Но когда стало известно, что немцев остановили и отогнали от Москвы, в лагере было всеобщее ликование.
…Лето всегда приносит утешение и радости, даже в таком несчастном лагпункте, каким был наш «42-й».
Весна принесла лесосплав с веселыми молевыми бревнышками, танцующими в воде. Лето — сенокос, не знаю для какого скота; не помню, чтобы в лагере водились коровы, но лошади в ВОХРе были, наверное, а может быть, у начальства были и коровы, во всяком случае, был сенокос. Умельцы косили, а мы ворошили сено и сгребали в стога — совсем как в деревне!
Вскоре стала поспевать малина, а там и черника с голубикой, и нас вместе с доходягами, которые только мешали на лесоповале, стали посылать по ягоды. Что и говорить — легкая и веселая работенка! Правда, и тут сейчас же ввели «нормы» в виде банок и корзинок. Пусть себе, думали мы, ведь тут уж было не страшно недобрать до нормы — все равно в лагерь возвращались, плотно набив животы ягодами!
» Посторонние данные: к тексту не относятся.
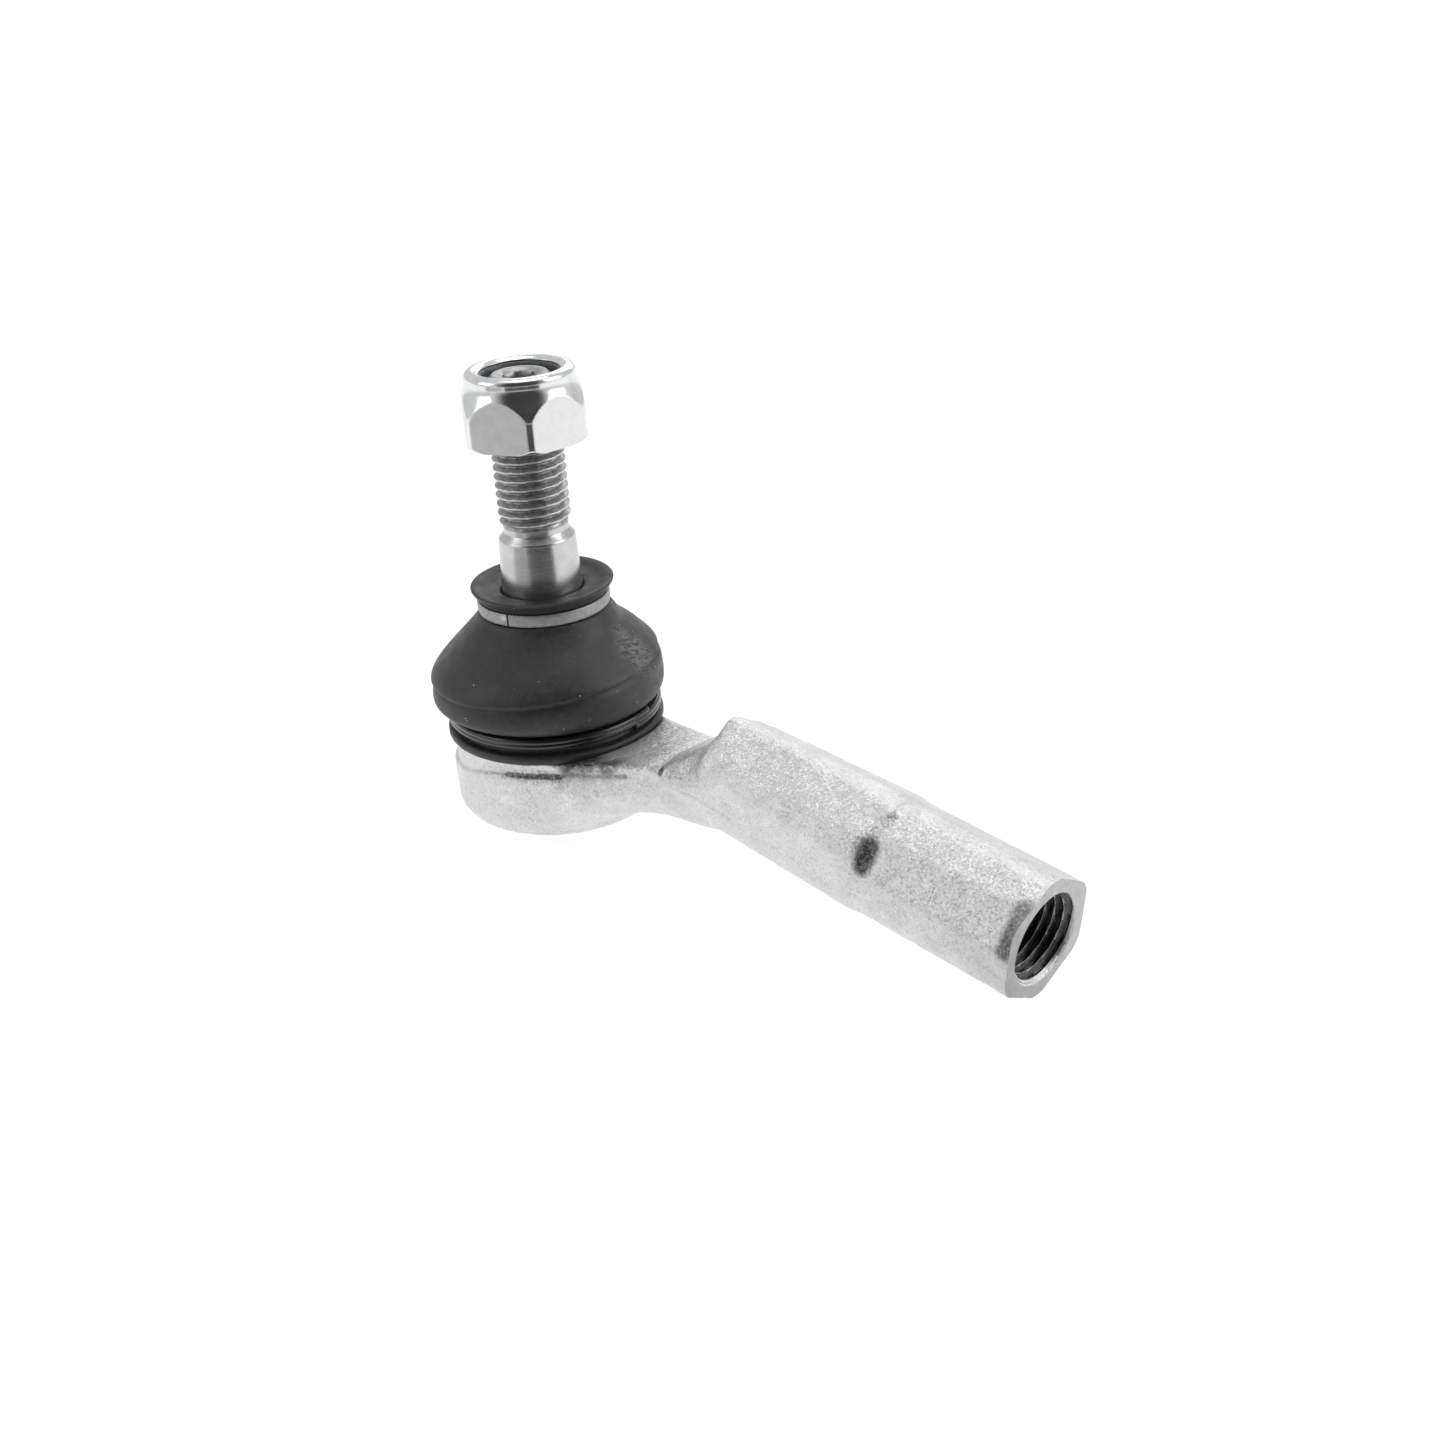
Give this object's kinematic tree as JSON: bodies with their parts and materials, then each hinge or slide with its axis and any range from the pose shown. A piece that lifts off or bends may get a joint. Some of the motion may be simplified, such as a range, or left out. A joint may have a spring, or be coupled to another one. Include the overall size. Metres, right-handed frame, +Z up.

Но везде есть свои «шипы». Этими шипами были комары и гнус, буквально заедавшие нас. Иной раз глаза превращались в такие щелочки, сквозь которые едва был виден свет божий! Лесоповальщики тоже приходили с опухшими лицами и руками. Ноги и тела спасали шаровары и телогрейки.
Все же лето с его теплом, солнышком, открытыми дверьми в барак, с ночевками на свежем воздухе на дворе возле барака было благословенным временем.
К тому же понемногу начали налаживаться и связи с родными. Я получила письмо от мамы, эвакуированной с детьми в деревню под Бузулуком.
Я узнала, что все мои живы — пока живы. Муж был на фронте в саперных войсках, очевидно потому, что был архитектором.
Мой двоюродный брат, «не донесший на меня» и к войне давно уже кончивший свой трехлетний срок за это, в армию взят не был, а попал в какую-то «трудармию», и это кончилось для него не менее трагично, чем мог бы кончиться фронт.
Вышло все это совершенно случайно — вот и не верь в судьбу! Охраняя какой-то лес, он жил в сторожке вдвоем с одним стариком. Дед был славный, рад был товарищу и заботился о Юрке, как о сыне. Беда была в том, что дед болел туберкулезом. Юра заразился и, промучившись несколько лет, умер, не дожив до 40 лет и до реабилитации, не услыхав, как маленькая, обожаемая им дочурка впервые скажет «папа»…
Но все это было позже, а пока и он был жив.
Самым горьким было маленькое письмецо-треугольничек от Федора Васильевича, пересланное мне моей мамой. Оно было скорбной, безнадежной и последней искрой пропащей, неизвестно зачем загубленной человеческой жизни.
…И снова пришла зима, и, когда в лагере на «подсобных» работах делать стало нечего, меня сунули в какую-то лесоповальную бригаду.
Женские лесоповальные бригады, не в пример мужским, почти всегда вырабатывали норму. И ни одна из бригад не хотела брать «интеллигенцию» — ее навязывали силой нарядчики, если некуда было девать людей. Так было и со мной. Меня нехотя взяли в бригаду.